見渡す限り広がった雑草が風に揺れ、水田だった面影はない。成田空港に近い千葉県芝山町の「仮登記農地」。宅地開発を目指した不動産業者が地上げを進めて所有権移転を仮登記した後、バブル崩壊で事業が頓挫した。売買代金を受け取った農家には「他人の土地」で、耕し手はない。農地法の趣旨を逸脱しているのに規制のない仮登記が、貴重な農地を荒らしている。【井上英介、奥山智己】
町役場幹部などによると、町内の農地・山林22ヘクタールを造成し、戸建て住宅380棟を売り出す計画が90年に持ち上がった。予定地には農地12ヘクタールが含まれ、東京の不動産会社が農家48人に売買代金を支払って、所有権移転を仮登記した。
「地上げ屋さんが来て『二束三文の農地が大化けする』と騒ぎになった。みんなもろ手を上げて歓迎した」。農家の一人が当時を振り返る。水田20アールを3000万円で売り、家を新築した。

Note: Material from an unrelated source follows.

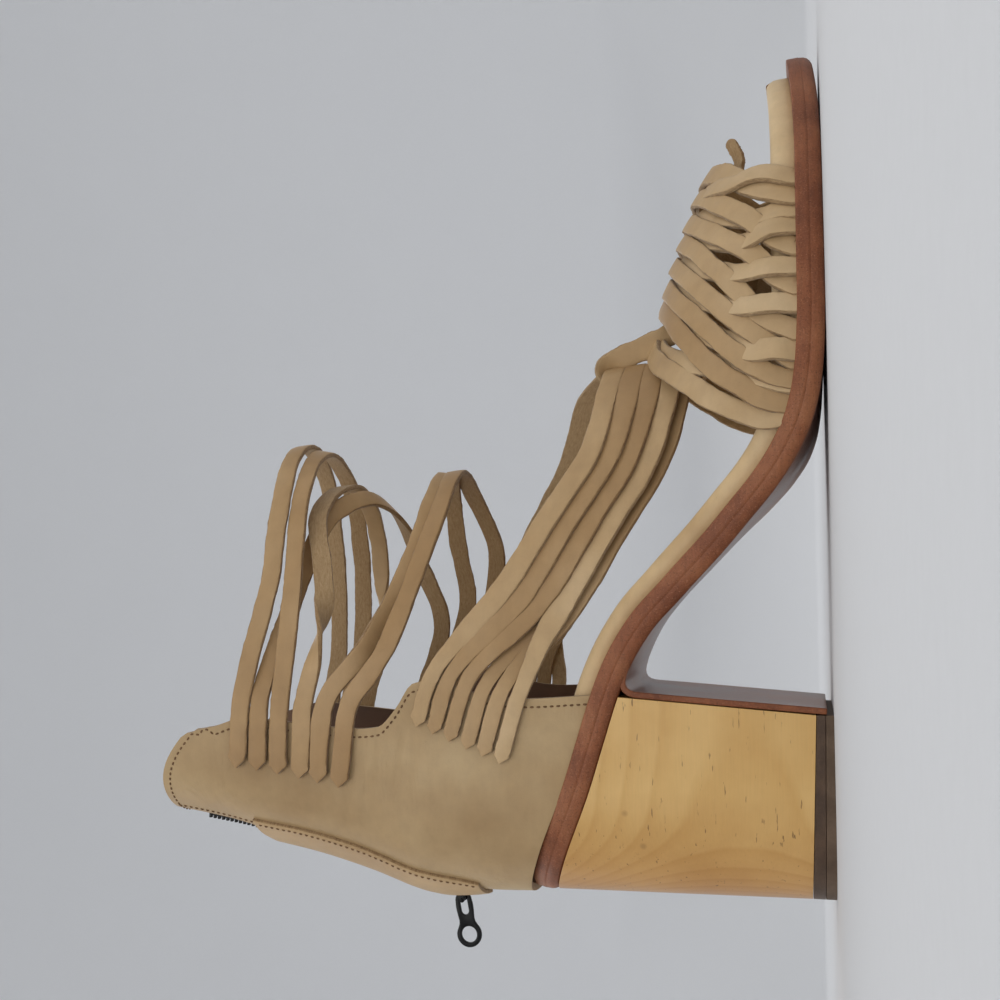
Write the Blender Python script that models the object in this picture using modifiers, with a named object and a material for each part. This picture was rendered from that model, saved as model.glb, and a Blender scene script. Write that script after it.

「みんな新築したよ」。一方、結束の固かった地域に「もっと高く売ったやつもいる」と疑心暗鬼も引き起こした。
登記簿上も、農業委員会の農地基本台帳上も、農地は今も農家の所有だが、「売れば耕作意欲はわかない。そういうもんです。耕せといわれても、あそこまで荒れたら無理だ」。12ヘクタールの大半が荒れた。
不動産会社は登記簿の住所に事務所はなく、休眠状態だった。
自宅で取材に応じた社長(67)は、買収資金を出した旧城東信用金庫(東京都江東区)の元職員だった。理事長の意向で送り込まれ、数十億円の融資を受けて地上げに専念したが、事業は93年に凍結。翌年、古巣は他信金と合併し、東京ベイ信用金庫(千葉県市川市)となった。
東京ベイ信金は、融資の担保とした仮登記農地を今も不良債権として抱え、引き受け手を探している。千葉県内の農業生産法人に買わせようとしたが失敗。昨年、町に寄付を申し出た。「もらっても放置できず、開発は新たな負担となる」と町は難色を示す。
仮登記で荒れた農地に数年前、大量の建設残土が捨てられた。町と県の命令で産廃業者は原状回復したが、周辺住民は「いつまた捨てられるか」と不安を感じている。
仮登記された農地は地域の「厄介者」になっていた。